What is being asked >> From the listing below, pull out all lines with "scene" in them.

Given information >>
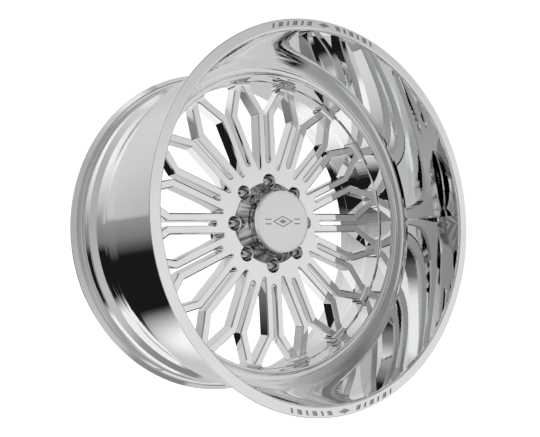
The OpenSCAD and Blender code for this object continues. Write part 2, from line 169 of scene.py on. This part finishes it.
# (azimuth in degrees, wall): 0 is the street side, 90 is right
WALLS = [(-180, BACK), (-110, LEFT), (-95, LEFT), (-85, SIDE), (-65, SIDE), (-55, GREY), (-10, GREY), (10, PANEL), (50, PANEL), (75, RIGHT),
         (165, RIGHT), (180, BACK)]
studio = elevation_ramp(w, el, WALLS[0][1])
for (a0, _), (a1, wall) in zip(WALLS, WALLS[1:]):
    studio = w.mix(w.range(az, a0, a1, smooth=True), studio, elevation_ramp(w, el, wall))
flag = w.math("MULTIPLY", w.math("MULTIPLY", w.range(az, 25, 30), w.range(az, 40, 45, 1.0, 0.0)),
              w.math("MULTIPLY", w.range(el, -45, -35), w.range(el, -25, -20, 1.0, 0.0)))       # a dark flag low on the right
studio = w.mix(flag, studio, (0.01, 0.01, 0.01, 1.0))
sky = w.new("ShaderNodeBackground")
w.link(studio, sky.inputs["Color"])
sky.inputs["Strength"].default_value = 1.0
paper = w.new("ShaderNodeBackground")
paper.inputs["Color"].default_value = (1, 1, 1, 1)
paper.inputs["Strength"].default_value = 1.1
pick = w.new("ShaderNodeMixShader")
w.link(w.new("ShaderNodeLightPath").outputs["Is Camera Ray"], pick.inputs[0])
w.link(sky.outputs[0], pick.inputs[1])
w.link(paper.outputs[0], pick.inputs[2])
w.link(pick.outputs[0], w.new("ShaderNodeOutputWorld").inputs["Surface"])


# ---------------------------------------------------------------- floor
def make_floor():
    n, r = 96, 6.0
    z = cad_lo.z - 0.0005
    verts = [(0.0, 0.0, z)] + [(r * math.cos(2 * math.pi * i / n), r * math.sin(2 * math.pi * i / n), z) for i in range(n)]
    faces = [(0, 1 + i, 1 + (i + 1) % n) for i in range(n)]
    me = bpy.data.meshes.new("floor")
    me.from_pydata(verts, [], faces)
    ob = bpy.data.objects.new("floor", me)
    scene.collection.objects.link(ob)
    m = bpy.data.materials.new("pale_floor")
    m.use_nodes = True
    t = Tree(m.node_tree)
    b = t.new("ShaderNodeBsdfPrincipled")
    b.inputs["Base Color"].default_value = (0.95, 0.95, 0.95, 1)
    b.inputs["Roughness"].default_value = 0.9
    b.inputs["Specular IOR Level"].default_value = 0.0
    b.inputs["Emission Color"].default_value = (1, 1, 1, 1)
    b.inputs["Emission Strength"].default_value = 1.0
    t.link(b.outputs[0], t.new("ShaderNodeOutputMaterial").inputs["Surface"])
    me.materials.append(m)
    ob.visible_glossy = False                   # the polish mirrors the studio, not the paper it stands on
    ob.visible_diffuse = False
    return ob


make_floor()


# ---------------------------------------------------------------- materials
def metal(name, colour, rough, rough_spread=0.25, tint=0.03, grooves=None, ripple_and_painted_reflection=None, recess=0.38, matt=0.3):
    """A metal with faint colour drift and roughness drift; grooves is a function that gives a 0..1 mask of recesses,
    which take the grey recess and matt more roughness (in the lug pockets the grey is painted shade).
    """
    m = bpy.data.materials.new(name)
    m.use_nodes = True
    t = Tree(m.node_tree)
    b = t.new("ShaderNodeBsdfPrincipled")
    b.inputs["Metallic"].default_value = 1.0
    pos = t.new("ShaderNodeTexCoord").outputs["Object"]
    drift = t.new("ShaderNodeTexNoise")
    drift.inputs["Scale"].default_value = 9.0
    drift.inputs["Detail"].default_value = 3.0
    t.link(pos, drift.inputs["Vector"])
    lo = tuple(max(0.0, c * (1 - tint)) for c in colour)
    hi = tuple(min(1.0, c * (1 + tint)) for c in colour)
    base = t.ramp(drift.outputs["Fac"], [(0.3, lo), (0.7, hi)])
    fine = t.new("ShaderNodeTexNoise")
    fine.inputs["Scale"].default_value = 260.0
    fine.inputs["Detail"].default_value = 2.0
    t.link(pos, fine.inputs["Vector"])
    dull = t.range(fine.outputs["Fac"], 0.25, 0.75, rough * (1 - rough_spread), rough * (1 + rough_spread))
    if grooves:
        mask = grooves(t, pos)
        base = t.mix(mask, base, (recess, recess, recess, 1.0))
        dull = t.math("ADD", t.math("MULTIPLY", mask, matt), dull)
    if ripple_and_painted_reflection:
        base, normal = ripple_and_painted_reflection(t, pos, base)
        t.link(normal, b.inputs["Normal"])
    t.put(b.inputs["Base Color"], base)
    t.put(b.inputs["Roughness"], dull)
    t.link(b.outputs[0], t.new("ShaderNodeOutputMaterial").inputs["Surface"])
    return m


def split(t, pos):
    """x, y, z and the distance from the axle."""
    n = t.new("ShaderNodeSeparateXYZ")
    t.link(pos, n.inputs[0])
    x, y, z = n.outputs
    r = t.math("SQRT", t.math("ADD", t.math("MULTIPLY", x, x), t.math("MULTIPLY", z, z)))
    return x, y, z, r


def band(t, v, a, b, soft):
    """1 between a and b, fading to 0 over soft outside."""
    return t.math("MULTIPLY", t.range(v, a - soft, a), t.range(v, b, b + soft, 1.0, 0.0))


def flange_marks(t, pos):
    x, y, z, r = split(t, pos)
    return t.math("MULTIPLY", band(t, y, cad_lo.y + 0.0002, cad_lo.y + 0.0012, 0.0001), band(t, r, 0.3325, 0.3448, 0.0002))


def plate_marks(t, pos):
    x, y, z, r = split(t, pos)
    d = plate_y
    return t.math("MULTIPLY", band(t, y, d + 0.0001, d + 0.0007, 0.0001), t.range(r, 0.053, 0.0535, 1.0, 0.0))


def lug_pockets(t, pos):
    """The eight bored pockets on the 170 mm circle get painted shade inside, below the face: a darker grey, roughness
    unchanged. The turn is folded to one eighth.
    """
    x, y, z, r = split(t, pos)
    eighth = math.pi / 4
    turn = t.math("ADD", t.math("ARCTAN2", z, x), eighth * 8.5)
    fold = t.math("SUBTRACT", t.math("MODULO", turn, eighth), eighth / 2)
    px = t.math("SUBTRACT", t.math("MULTIPLY", r, t.math("COSINE", fold)), 0.085)
    pz = t.math("MULTIPLY", r, t.math("SINE", fold))
    away = t.math("SQRT", t.math("ADD", t.math("MULTIPLY", px, px), t.math("MULTIPLY", pz, pz)))
    return t.math("MULTIPLY", t.range(away, 0.0134, 0.0137, 1.0, 0.0), t.range(y, face_y + 0.0001, face_y + 0.0006))


def cap_side(t, pos, base):
    """The cap's turned side gets shallow bump waves round it and a painted reflection: dark and light waves painted
    into its colour, roughness unchanged; its rim stays bright.
    """
    x, y, z, r = split(t, pos)
    on_side = t.math("MULTIPLY", t.range(y, plate_y + 0.003, plate_y + 0.005), t.range(r, 0.0615, 0.0628))
    turn = t.math("ARCTAN2", z, x)
    at = t.new("ShaderNodeCombineXYZ")
    t.put(at.inputs[0], t.math("MULTIPLY", t.math("SINE", turn), 3.0))
    t.put(at.inputs[1], t.math("MULTIPLY", t.math("COSINE", turn), 3.0))
    t.put(at.inputs[2], t.math("MULTIPLY", y, 13.0))
    wave = t.new("ShaderNodeTexNoise")
    wave.inputs["Scale"].default_value = 2.3
    wave.inputs["Detail"].default_value = 1.2
    wave.inputs["Distortion"].default_value = 0.6
    t.link(at.outputs[0], wave.inputs["Vector"])
    bump = t.new("ShaderNodeBump")
    bump.inputs["Distance"].default_value = 0.004
    t.put(bump.inputs["Strength"], t.math("MULTIPLY", on_side, 0.75))
    t.link(wave.outputs["Fac"], bump.inputs["Height"])
    # painted reflection of the surroundings: dark to light waves painted into the side's colour
    shade = t.ramp(wave.outputs["Fac"], [(0.34, 0.2), (0.48, 0.42), (0.62, 0.74)])
    return t.mix(on_side, base, shade), bump.outputs["Normal"]


plate_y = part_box("cap_face_plate")[0].y
face_y = 0.0079                                 # the flat front of the spokes
MIRROR = metal("polished_aluminium", (0.905, 0.915, 0.91), 0.02)
# the disc's lug pockets take recess grey 0.7 and no added roughness: painted shade inside the pockets
DISC = metal("polished_disc", (0.88, 0.89, 0.885), 0.025, grooves=lug_pockets, recess=0.7, matt=0.0)
OUTER = metal("polished_lip", (0.88, 0.89, 0.885), 0.02, grooves=flange_marks)
# the cap's side carries bump waves and painted reflection waves in its colour
CAP = metal("polished_cap", (0.86, 0.87, 0.865), 0.03, ripple_and_painted_reflection=cap_side)
PLATE = metal("satin_plate", (0.78, 0.79, 0.79), 0.16, grooves=plate_marks)
STEEL = metal("steel", (0.62, 0.62, 0.61), 0.25)
PLATED = metal("plated_steel", (0.72, 0.72, 0.71), 0.16)
DARK = metal("dark_steel", (0.16, 0.16, 0.17), 0.35)
BRASS = metal("brass", (0.80, 0.62, 0.30), 0.18)


def rubber():
    m = bpy.data.materials.new("rubber")
    m.use_nodes = True
    t = Tree(m.node_tree)
    b = t.new("ShaderNodeBsdfPrincipled")
    pos = t.new("ShaderNodeTexCoord").outputs["Object"]
    n = t.new("ShaderNodeTexNoise")
    n.inputs["Scale"].default_value = 120.0
    n.inputs["Detail"].default_value = 4.0
    t.link(pos, n.inputs["Vector"])
    t.link(t.ramp(n.outputs["Fac"], [(0.3, (0.012, 0.012, 0.012)), (0.7, (0.03, 0.03, 0.031))]), b.inputs["Base Color"])
    t.link(t.range(n.outputs["Fac"], 0.3, 0.7, 0.55, 0.75), b.inputs["Roughness"])
    bump = t.new("ShaderNodeBump")
    bump.inputs["Strength"].default_value = 0.2
    bump.inputs["Distance"].default_value = 0.0002
    t.link(n.outputs["Fac"], bump.inputs["Height"])
    t.link(bump.outputs["Normal"], b.inputs["Normal"])
    t.link(b.outputs[0], t.new("ShaderNodeOutputMaterial").inputs["Surface"])
    return m


RUBBER = rubber()
FINISH = {
    "centre_disc": DISC, "outer_rim_half": OUTER, "inner_rim_half": MIRROR, "rim_seal_ring": RUBBER,
    "assembly_bolts": STEEL, "assembly_washers": STEEL, "rim_thread_inserts": DARK,
    "cap_body": CAP, "cap_face_plate": PLATE, "cap_plate_screws": STEEL, "cap_retaining_ring": DARK, "cap_o_ring": RUBBER,
    "valve_stem": PLATED, "valve_grommet": RUBBER, "valve_washer": PLATED, "valve_nut": PLATED,
    "valve_core_body": BRASS, "valve_core_spring": STEEL, "valve_core_pin": BRASS, "valve_core_seal": RUBBER,
    "valve_cap": PLATED, "valve_cap_seal": RUBBER,
}
for name, ob in NODES.items():
    ob.data.materials.clear()
    ob.data.materials.append(FINISH[name])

Worked answer >>
The OpenSCAD and Blender code for this object continues. Write part 2, from line 169 of scene.py on. This part finishes it.
    scene.collection.objects.link(ob)